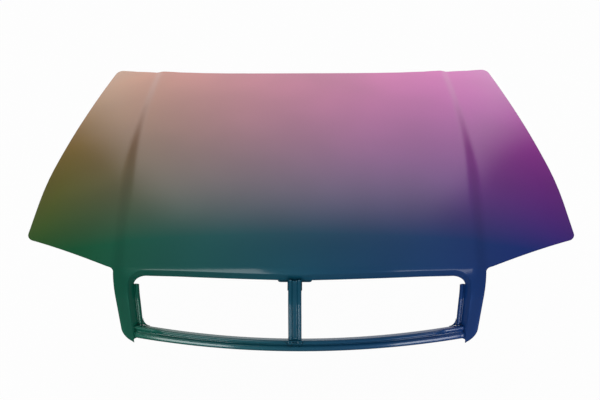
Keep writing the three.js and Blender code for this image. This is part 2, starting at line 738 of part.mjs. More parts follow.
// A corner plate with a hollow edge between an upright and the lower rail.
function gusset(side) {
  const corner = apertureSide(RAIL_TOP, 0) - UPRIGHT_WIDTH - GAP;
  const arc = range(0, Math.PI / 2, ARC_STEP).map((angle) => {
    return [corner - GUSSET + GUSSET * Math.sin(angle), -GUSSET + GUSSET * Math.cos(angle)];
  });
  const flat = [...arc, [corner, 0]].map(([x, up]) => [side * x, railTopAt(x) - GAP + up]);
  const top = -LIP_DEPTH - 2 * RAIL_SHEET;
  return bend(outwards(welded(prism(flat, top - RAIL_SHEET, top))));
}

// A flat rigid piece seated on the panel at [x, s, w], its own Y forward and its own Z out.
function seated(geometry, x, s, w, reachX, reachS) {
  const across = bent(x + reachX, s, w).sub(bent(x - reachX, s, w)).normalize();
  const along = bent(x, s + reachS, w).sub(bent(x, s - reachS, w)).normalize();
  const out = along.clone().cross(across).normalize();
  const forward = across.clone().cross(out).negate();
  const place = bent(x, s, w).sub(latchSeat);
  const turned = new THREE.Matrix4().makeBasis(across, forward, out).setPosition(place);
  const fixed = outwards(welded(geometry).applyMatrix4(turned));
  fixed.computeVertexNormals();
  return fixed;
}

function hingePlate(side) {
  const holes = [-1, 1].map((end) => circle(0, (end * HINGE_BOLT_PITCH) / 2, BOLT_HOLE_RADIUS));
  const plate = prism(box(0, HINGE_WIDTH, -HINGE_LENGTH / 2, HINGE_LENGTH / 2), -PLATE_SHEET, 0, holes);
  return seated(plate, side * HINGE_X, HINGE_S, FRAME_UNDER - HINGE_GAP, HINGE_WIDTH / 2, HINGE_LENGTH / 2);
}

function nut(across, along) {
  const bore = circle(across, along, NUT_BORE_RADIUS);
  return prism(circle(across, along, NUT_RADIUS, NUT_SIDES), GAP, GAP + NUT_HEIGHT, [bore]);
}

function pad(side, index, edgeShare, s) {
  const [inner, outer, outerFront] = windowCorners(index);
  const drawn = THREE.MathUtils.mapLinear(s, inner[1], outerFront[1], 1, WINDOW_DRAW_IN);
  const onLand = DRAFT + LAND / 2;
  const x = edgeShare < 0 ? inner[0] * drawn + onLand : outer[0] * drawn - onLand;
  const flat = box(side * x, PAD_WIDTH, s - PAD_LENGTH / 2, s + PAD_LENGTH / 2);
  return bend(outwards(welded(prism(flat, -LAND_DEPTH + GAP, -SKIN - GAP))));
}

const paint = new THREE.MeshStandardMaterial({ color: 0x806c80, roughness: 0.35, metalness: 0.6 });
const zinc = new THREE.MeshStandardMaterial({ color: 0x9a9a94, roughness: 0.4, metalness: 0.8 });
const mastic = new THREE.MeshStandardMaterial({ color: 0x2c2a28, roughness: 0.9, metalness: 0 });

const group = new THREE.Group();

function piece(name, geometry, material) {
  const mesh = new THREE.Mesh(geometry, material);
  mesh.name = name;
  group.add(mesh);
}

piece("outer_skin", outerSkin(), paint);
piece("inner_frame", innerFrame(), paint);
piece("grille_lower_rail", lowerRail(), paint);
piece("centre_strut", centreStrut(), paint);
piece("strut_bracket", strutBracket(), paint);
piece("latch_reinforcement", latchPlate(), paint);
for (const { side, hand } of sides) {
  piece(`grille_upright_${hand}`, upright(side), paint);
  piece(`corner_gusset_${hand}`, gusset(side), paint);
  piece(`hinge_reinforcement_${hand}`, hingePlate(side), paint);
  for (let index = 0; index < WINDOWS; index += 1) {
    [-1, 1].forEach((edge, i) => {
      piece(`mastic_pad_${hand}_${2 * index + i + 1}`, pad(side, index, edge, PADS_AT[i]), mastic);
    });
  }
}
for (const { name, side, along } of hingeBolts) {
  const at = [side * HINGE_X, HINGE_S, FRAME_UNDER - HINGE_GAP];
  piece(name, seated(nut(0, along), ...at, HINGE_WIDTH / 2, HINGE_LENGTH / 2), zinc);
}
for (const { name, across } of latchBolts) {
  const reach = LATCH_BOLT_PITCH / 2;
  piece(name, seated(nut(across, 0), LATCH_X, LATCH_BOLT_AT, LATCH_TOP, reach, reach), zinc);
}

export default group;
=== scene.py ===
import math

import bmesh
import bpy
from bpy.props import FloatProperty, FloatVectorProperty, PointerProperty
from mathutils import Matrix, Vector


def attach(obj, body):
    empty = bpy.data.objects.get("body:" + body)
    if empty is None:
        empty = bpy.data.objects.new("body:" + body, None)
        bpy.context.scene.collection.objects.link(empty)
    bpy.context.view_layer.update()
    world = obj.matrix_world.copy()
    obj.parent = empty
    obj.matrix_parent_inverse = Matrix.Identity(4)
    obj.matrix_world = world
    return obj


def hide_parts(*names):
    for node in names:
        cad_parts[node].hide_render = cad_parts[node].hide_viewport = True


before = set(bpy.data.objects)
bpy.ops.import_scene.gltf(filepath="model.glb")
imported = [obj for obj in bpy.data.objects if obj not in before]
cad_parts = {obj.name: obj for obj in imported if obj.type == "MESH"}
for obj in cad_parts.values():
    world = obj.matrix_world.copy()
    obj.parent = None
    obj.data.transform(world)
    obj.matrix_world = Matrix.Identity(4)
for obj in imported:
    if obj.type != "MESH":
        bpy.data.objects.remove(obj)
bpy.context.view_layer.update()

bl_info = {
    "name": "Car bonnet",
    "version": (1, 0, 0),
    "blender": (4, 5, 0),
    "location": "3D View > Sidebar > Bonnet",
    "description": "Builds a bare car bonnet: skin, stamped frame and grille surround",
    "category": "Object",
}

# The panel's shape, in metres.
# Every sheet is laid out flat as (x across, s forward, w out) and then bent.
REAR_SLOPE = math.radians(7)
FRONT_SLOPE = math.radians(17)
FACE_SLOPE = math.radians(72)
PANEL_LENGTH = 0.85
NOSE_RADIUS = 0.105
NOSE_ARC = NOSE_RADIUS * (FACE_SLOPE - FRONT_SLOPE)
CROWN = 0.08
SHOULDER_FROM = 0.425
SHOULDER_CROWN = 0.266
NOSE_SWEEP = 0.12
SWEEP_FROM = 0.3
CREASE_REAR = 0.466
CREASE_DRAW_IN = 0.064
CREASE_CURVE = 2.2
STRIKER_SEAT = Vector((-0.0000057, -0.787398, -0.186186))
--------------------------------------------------
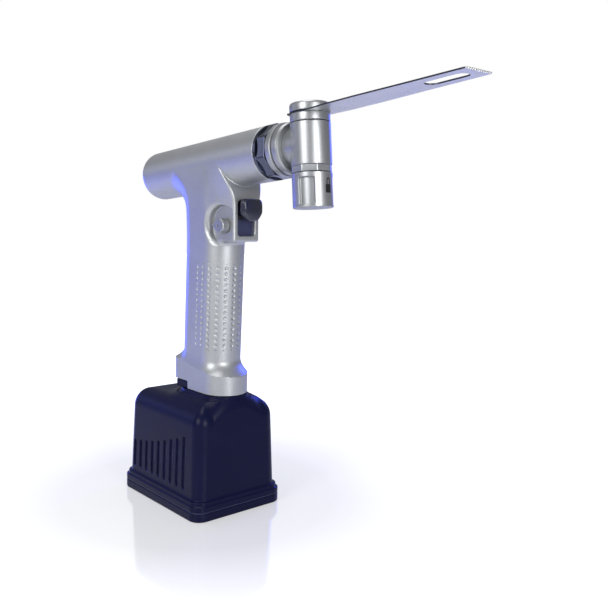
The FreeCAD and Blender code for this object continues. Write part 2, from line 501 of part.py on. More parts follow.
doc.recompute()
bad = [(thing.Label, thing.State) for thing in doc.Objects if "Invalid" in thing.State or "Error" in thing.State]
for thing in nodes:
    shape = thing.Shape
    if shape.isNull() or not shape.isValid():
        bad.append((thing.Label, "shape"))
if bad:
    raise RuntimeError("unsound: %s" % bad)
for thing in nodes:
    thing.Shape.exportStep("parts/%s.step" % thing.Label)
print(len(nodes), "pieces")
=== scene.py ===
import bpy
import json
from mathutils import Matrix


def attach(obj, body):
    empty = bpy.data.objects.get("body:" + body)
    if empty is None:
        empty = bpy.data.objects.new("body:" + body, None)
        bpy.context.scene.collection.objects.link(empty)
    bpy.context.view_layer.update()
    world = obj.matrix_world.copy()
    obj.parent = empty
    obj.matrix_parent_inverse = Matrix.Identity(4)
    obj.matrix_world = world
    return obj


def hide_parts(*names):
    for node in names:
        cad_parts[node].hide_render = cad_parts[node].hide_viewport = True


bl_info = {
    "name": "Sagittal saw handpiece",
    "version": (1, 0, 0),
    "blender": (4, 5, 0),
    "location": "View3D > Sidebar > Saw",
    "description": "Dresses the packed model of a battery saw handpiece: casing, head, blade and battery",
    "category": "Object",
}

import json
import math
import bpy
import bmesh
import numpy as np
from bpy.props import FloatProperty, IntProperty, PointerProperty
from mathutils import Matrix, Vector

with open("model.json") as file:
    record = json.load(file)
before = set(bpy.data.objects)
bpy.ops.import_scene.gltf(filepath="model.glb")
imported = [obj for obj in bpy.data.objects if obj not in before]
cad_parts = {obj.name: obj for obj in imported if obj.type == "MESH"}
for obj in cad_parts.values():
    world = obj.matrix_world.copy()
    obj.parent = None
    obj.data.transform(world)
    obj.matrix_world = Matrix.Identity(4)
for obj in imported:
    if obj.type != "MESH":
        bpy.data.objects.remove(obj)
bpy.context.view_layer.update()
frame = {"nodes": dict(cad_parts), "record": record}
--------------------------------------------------
Look through the entries above; copy every line holding the string "More".

Keep writing the three.js and Blender code for this image. This is part 2, starting at line 738 of part.mjs. More parts follow.
The FreeCAD and Blender code for this object continues. Write part 2, from line 501 of part.py on. More parts follow.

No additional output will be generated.